Notemos que en el caso de las dos tribus y media, de buen o mal grado todos los soldados debieron cruzar el Jordán. Para muchos cristianos verdaderos sucede lo mismo: combaten contra la incredulidad, contra el poder de Satanás, anuncian las buenas nuevas de la salvación en Cristo muerto y resucitado, pero la posición celestial adonde esta misma muerte y resurrección los ha llevado les es totalmente desconocida. Entremos, pues, con resolución en las aguas de nuestro Jordán, el cual tiene la virtud de desembarazarnos de todos nuestros impedimentos, de nuestro «yo», para luego tomar posesión de nuestras bendiciones en Cristo, gozándolas por la fe y el poder del Espíritu Santo. Esta es la enseñanza que nos presentan los capítulos 6 y 7 de la epístola a los Romanos, y a la vez el camino para llegar a los bienes del capítulo 8. Notemos, además, que los que se quedaron en las poblaciones construidas entre el desierto y el Jordán no pudieron experimentar realmente las profundidades de las aguas que los separaban para siempre de las soledades que acababan de recorrer durante cuarenta años. Sin embargo, aunque les faltó la experiencia, todos se hallaban representados en las doce piedras colocadas en el fondo del río, como también en aquellas que fueron levantadas en el país de la promesa. ¡Cuán aleccionador es todo esto!

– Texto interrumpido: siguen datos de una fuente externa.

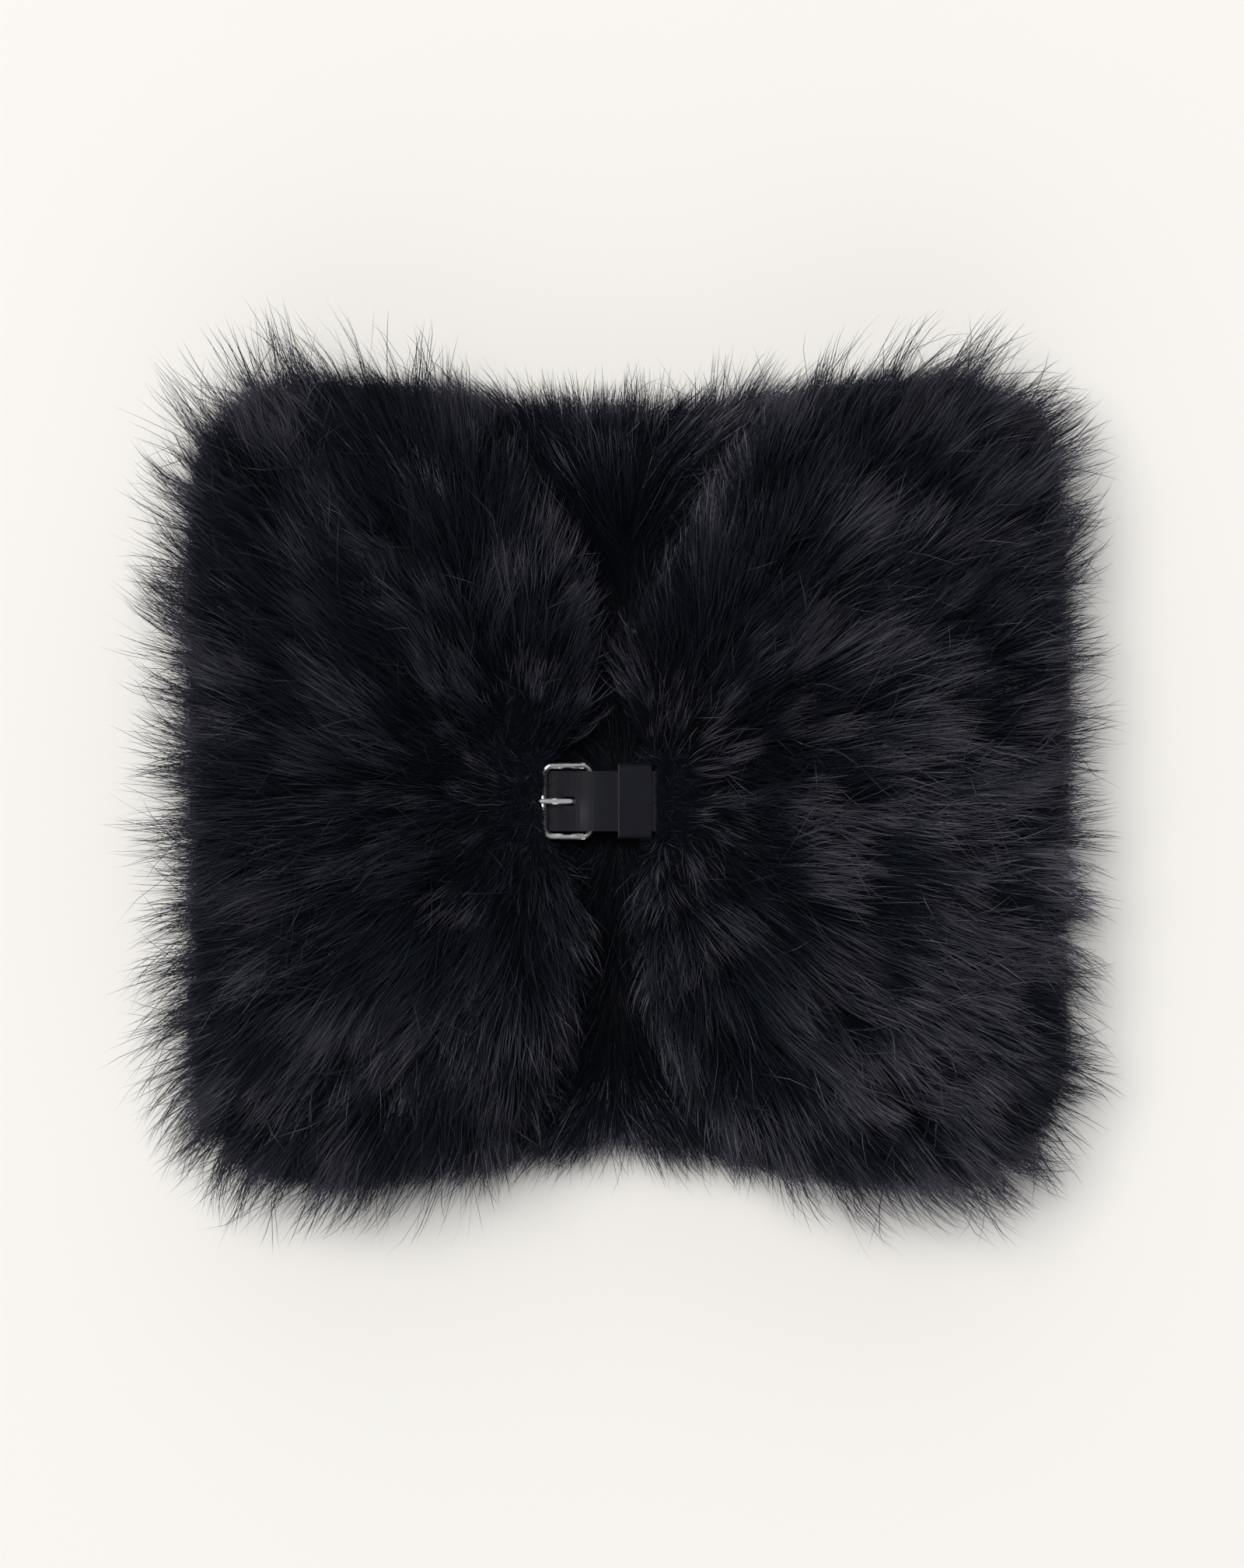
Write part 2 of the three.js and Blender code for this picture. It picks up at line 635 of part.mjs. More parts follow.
function buckleFrame() {
  const halfLength = (BUCKLE.length - BUCKLE.wire) / 2;
  const halfWidth = (BUCKLE.width - BUCKLE.wire) / 2;
  const points = [];
  const corners = [
    { x: 1, y: 1, from: 0 },
    { x: -1, y: 1, from: 0.5 },
    { x: -1, y: -1, from: 1 },
    { x: 1, y: -1, from: 1.5 },
  ];
  for (const corner of corners) {
    for (let i = 0; i <= 5; i += 1) {
      const angle = (corner.from + i / 10) * Math.PI;
      const x = BUCKLE.x + corner.x * (halfLength - BUCKLE.corner) + BUCKLE.corner * Math.cos(angle);
      const y = MIDDLE_Y + corner.y * (halfWidth - BUCKLE.corner) + BUCKLE.corner * Math.sin(angle);
      points.push(new THREE.Vector3(x, y, BUCKLE.z));
    }
  }
  const radii = points.map(() => BUCKLE.wire / 2);
  return wire(points, radii, 12, true);
}

/** The prong turns on the heel bar, comes up through the strap and lies on the outer bar. */
function prong() {
  const inner = BUCKLE.wire / 2 + SEAM;
  const shape = new THREE.Shape();
  shape.absarc(HEEL_X, BUCKLE.z, inner + PRONG.ring, 0, Math.PI * 2, false);
  const bore = new THREE.Path();
  bore.absarc(HEEL_X, BUCKLE.z, inner, 0, Math.PI * 2, false);
  shape.holes.push(bore);
  const ring = drawnAcross(shape, PRONG.ringWidth);
  const line = [
    { x: HEEL_X - inner - 0.5, z: BUCKLE.z + 0.5, radius: PRONG.root },
    { x: -15.4, z: 37.9, radius: PRONG.root },
    { x: -18.4, z: 38.5, radius: PRONG.root },
    { x: -22, z: 39.3, radius: PRONG.root },
    { x: -26, z: 39.6, radius: PRONG.tip },
    { x: -27.6, z: 39.55, radius: PRONG.tip * 0.8 },
    { x: -28.2, z: 39.5, radius: PRONG.tip * 0.4 },
  ];
  const points = line.map((row) => new THREE.Vector3(row.x, MIDDLE_Y, row.z));
  const shaft = wire(points, line.map((row) => row.radius), 10, false);
  return fromSolid(toSolid(ring).add(toSolid(shaft)));
}

function piece(name, geometry, look) {
  const mesh = new THREE.Mesh(geometry, new THREE.MeshStandardMaterial(look));
  mesh.name = name;
  return mesh;
}

const wrap = new THREE.Group();
wrap.add(piece("back_outer", backOuter(), FUR));
wrap.add(piece("back_inner", backInner(), FUR));
wrap.add(piece("front_left", frontPanel(LEFT_EDGE, GATHER.left), FUR));
wrap.add(piece("front_right", frontPanel(RIGHT_EDGE, GATHER.right), FUR));
wrap.add(piece("strap", strap(), LEATHER));
wrap.add(piece("buckle_tab", buckleTab(), LEATHER));
wrap.add(piece("keeper", keeper(), LEATHER));
wrap.add(piece("buckle_frame", buckleFrame(), METAL));
wrap.add(piece("prong", prong(), METAL));

// The origin is the middle of the underside
const reach = new THREE.Box3().setFromObject(wrap);
wrap.position.set(-(reach.min.x + reach.max.x) / 2, -(reach.min.y + reach.max.y) / 2, -reach.min.z);

export default wrap;
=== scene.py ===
"""Fur collar wrap laid flat: the finish of its fur, leather and metal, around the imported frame."""
import itertools
import math

import bmesh
import bpy
import numpy as np
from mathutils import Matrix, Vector, kdtree


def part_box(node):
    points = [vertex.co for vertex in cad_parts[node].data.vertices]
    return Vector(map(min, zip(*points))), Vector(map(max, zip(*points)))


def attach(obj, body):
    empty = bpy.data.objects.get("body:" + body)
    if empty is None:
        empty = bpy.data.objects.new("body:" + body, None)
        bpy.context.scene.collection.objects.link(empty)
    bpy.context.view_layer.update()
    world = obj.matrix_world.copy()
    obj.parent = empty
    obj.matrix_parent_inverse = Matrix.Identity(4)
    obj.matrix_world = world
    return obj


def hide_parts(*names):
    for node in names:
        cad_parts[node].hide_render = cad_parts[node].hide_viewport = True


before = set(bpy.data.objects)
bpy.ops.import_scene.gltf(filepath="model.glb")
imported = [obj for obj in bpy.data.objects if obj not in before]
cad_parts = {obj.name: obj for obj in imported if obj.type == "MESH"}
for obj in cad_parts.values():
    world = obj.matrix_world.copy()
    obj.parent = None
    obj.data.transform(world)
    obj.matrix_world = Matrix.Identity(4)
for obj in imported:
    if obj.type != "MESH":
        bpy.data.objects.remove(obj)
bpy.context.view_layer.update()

MM = 0.001

# The part's own sizes, in millimetres, before it was centred on its box
FACING_TOP = 26.0
FRONT_LOW = 26.6
CREST, CREST_FALL, CREST_RISE = 62.0, 0.026, 62.0
THROAT_TOP, THROAT_LOW, THROAT_ROUND = 42.0, 29.0, 34.0
EDGE_TOP = 37.0
FOLD_LOW, FOLD_FROM, FOLD_TO = 13.5, 26.0, 13.0
PUFF = {"x": -2.0, "high": 8.0, "from": 54.0, "rise": 45.0, "flare": 0.42, "narrow": 1.0}
BUCKLE = {"x": -18.5, "y": -7.8, "z": 37.0, "length": 18.2, "width": 26.0, "wire": 2.3, "corner": 3.2}
MIDDLE = np.array([0.0, BUCKLE["y"]])
GATHER_LEFT, GATHER_RIGHT, GATHER_WIDTH = -34.0, 18.0, 25.0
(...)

Querido hermano, ¿realiza usted en la práctica su muerte con Cristo y su posición celestial en él? ¿Se halla del otro lado del río de la muerte, o solo le basta con leerlo en la Biblia? Sepa que está en Cristo, que no es miembro de una secta sino del cuerpo de Cristo, cuya expresión es ese un solo “pan” en la mesa del Señor que cada primer día de la semana se parte en la Cena para recordar su muerte, y donde está su lugar.